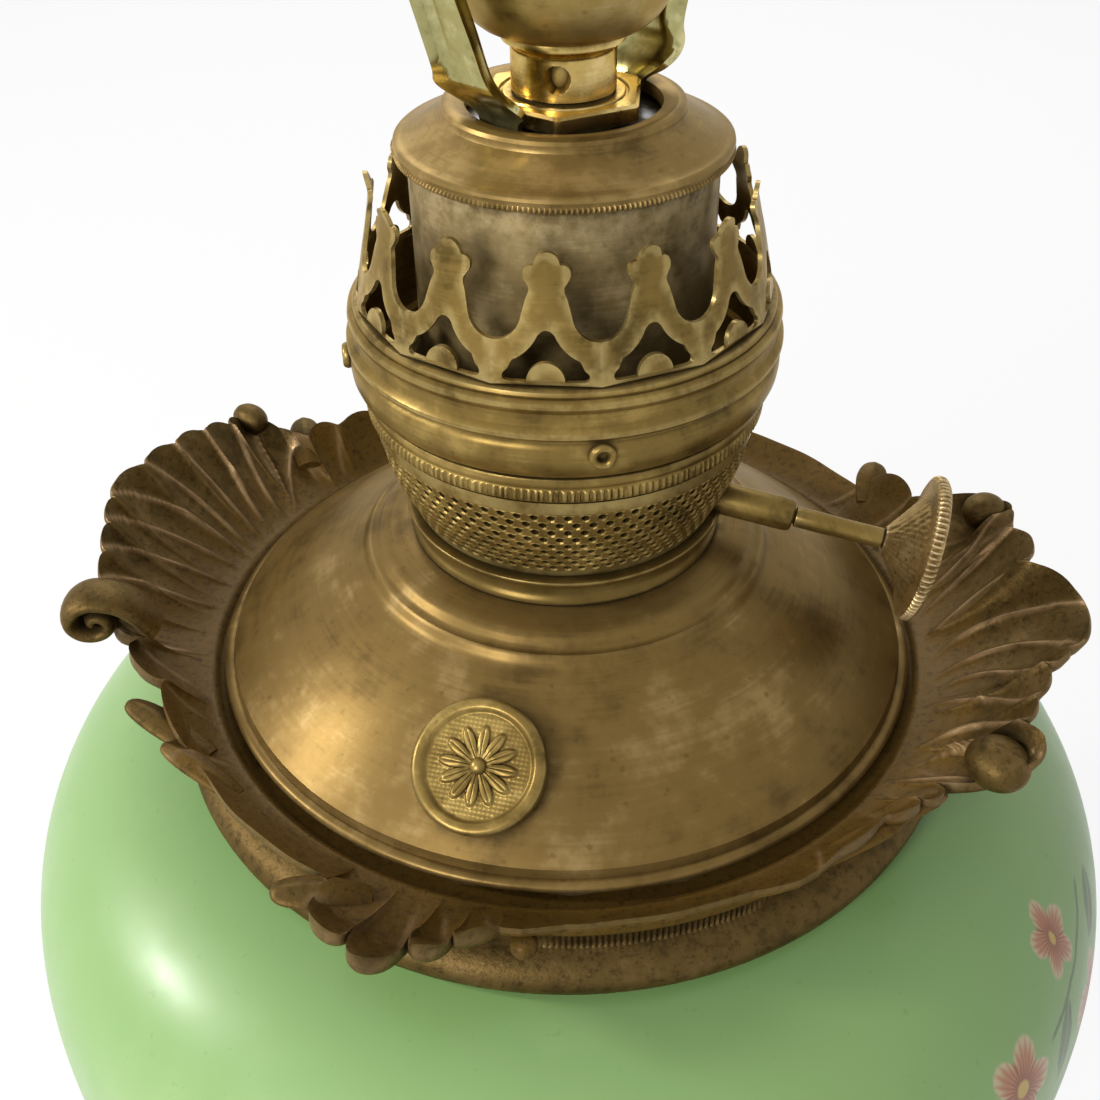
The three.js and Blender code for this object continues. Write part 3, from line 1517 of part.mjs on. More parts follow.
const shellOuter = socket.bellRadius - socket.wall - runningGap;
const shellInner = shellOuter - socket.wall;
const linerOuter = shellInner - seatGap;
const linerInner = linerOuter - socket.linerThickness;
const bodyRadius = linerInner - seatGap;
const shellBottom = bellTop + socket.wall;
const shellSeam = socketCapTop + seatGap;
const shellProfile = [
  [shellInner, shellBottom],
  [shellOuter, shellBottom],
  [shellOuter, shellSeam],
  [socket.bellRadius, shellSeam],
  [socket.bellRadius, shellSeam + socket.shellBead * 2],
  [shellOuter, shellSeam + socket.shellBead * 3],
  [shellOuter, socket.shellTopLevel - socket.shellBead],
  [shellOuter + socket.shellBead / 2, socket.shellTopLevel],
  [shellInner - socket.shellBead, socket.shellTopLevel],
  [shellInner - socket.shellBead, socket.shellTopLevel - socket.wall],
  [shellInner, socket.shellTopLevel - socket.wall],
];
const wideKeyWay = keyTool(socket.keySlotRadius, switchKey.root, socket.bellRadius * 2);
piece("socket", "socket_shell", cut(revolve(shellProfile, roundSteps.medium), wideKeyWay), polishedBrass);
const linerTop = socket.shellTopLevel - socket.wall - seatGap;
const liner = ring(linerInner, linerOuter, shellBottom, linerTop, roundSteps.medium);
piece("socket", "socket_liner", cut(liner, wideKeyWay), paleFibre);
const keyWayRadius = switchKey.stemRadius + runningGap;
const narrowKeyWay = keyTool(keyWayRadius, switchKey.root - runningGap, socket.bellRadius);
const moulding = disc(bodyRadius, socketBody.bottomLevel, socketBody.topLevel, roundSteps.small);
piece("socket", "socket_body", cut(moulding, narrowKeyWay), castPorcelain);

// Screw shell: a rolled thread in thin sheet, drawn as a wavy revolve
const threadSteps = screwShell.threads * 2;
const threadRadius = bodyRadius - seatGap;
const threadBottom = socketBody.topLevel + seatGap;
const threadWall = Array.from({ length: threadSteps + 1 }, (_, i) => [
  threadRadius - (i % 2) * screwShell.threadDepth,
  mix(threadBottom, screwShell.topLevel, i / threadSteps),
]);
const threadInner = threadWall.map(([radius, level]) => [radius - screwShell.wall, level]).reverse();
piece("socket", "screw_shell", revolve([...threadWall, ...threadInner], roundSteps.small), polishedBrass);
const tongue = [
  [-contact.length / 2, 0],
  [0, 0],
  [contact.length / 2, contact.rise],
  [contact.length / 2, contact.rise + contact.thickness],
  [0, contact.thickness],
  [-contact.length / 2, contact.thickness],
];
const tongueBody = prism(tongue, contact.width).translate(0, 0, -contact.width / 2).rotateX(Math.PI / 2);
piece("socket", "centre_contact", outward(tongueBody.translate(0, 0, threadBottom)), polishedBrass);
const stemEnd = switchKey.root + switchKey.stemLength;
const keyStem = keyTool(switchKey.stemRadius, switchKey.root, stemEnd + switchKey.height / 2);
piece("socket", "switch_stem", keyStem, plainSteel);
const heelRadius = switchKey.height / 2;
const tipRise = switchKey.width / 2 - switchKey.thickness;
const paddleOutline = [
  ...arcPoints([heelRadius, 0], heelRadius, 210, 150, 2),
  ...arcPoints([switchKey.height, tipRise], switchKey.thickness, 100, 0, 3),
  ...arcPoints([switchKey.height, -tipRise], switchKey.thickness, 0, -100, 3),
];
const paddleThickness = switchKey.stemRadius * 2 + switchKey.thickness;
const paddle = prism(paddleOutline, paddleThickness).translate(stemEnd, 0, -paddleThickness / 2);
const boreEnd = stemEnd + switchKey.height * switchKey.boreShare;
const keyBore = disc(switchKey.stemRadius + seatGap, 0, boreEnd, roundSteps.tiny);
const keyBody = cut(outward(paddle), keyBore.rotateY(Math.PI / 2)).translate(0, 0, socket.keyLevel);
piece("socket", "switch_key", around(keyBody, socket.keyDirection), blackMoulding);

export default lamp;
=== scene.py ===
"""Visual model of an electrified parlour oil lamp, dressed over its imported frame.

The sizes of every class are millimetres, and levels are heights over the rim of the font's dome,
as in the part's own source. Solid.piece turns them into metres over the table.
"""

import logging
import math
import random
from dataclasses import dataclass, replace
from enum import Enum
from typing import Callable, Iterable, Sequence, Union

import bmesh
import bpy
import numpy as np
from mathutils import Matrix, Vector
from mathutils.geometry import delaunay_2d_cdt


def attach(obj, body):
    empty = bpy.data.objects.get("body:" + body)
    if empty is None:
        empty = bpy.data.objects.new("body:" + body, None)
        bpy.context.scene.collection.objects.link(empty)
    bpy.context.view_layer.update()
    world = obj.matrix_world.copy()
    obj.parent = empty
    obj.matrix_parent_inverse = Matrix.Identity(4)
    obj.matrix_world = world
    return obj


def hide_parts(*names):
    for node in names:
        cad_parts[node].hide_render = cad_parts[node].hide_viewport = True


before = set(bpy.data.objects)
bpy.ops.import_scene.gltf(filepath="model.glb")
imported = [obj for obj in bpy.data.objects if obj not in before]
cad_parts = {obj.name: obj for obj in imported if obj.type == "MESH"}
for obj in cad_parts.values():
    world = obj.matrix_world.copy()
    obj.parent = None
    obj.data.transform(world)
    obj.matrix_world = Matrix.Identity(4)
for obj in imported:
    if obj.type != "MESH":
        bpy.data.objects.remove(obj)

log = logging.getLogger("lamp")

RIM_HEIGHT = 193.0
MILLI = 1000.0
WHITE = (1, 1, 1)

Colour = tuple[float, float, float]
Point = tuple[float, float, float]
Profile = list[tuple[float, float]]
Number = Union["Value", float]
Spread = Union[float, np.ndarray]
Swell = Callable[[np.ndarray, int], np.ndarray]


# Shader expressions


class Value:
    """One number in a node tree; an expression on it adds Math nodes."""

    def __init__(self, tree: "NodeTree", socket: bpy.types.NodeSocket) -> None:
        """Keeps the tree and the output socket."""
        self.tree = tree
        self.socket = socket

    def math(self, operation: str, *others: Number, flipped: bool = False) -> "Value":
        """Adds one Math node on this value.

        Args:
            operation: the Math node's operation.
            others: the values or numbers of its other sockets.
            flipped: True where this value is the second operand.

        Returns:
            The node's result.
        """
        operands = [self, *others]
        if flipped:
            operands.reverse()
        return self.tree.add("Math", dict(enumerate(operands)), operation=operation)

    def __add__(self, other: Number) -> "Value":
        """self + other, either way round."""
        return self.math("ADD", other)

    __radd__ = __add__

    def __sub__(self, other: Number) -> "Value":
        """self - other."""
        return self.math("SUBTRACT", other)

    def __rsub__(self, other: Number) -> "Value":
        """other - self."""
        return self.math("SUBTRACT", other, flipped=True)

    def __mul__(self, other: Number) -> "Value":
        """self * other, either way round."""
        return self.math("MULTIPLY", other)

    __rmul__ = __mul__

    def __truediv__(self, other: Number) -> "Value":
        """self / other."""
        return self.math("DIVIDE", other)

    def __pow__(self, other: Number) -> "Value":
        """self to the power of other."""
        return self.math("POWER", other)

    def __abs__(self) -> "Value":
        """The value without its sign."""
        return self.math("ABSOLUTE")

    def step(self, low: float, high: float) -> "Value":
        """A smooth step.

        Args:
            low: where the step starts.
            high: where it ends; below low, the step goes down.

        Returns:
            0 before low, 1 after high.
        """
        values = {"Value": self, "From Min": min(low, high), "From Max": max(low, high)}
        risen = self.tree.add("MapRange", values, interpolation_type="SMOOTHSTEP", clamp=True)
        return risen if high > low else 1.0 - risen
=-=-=
Task directions: Exactly and only the lines from the line with "const boreEnd = stemEnd" to the line with "if empty is", both included, are to be printed.

Solution to this exercise:
const boreEnd = stemEnd + switchKey.height * switchKey.boreShare;
const keyBore = disc(switchKey.stemRadius + seatGap, 0, boreEnd, roundSteps.tiny);
const keyBody = cut(outward(paddle), keyBore.rotateY(Math.PI / 2)).translate(0, 0, socket.keyLevel);
piece("socket", "switch_key", around(keyBody, socket.keyDirection), blackMoulding);

export default lamp;
=== scene.py ===
"""Visual model of an electrified parlour oil lamp, dressed over its imported frame.

The sizes of every class are millimetres, and levels are heights over the rim of the font's dome,
as in the part's own source. Solid.piece turns them into metres over the table.
"""

import logging
import math
import random
from dataclasses import dataclass, replace
from enum import Enum
from typing import Callable, Iterable, Sequence, Union

import bmesh
import bpy
import numpy as np
from mathutils import Matrix, Vector
from mathutils.geometry import delaunay_2d_cdt


def attach(obj, body):
    empty = bpy.data.objects.get("body:" + body)
    if empty is None:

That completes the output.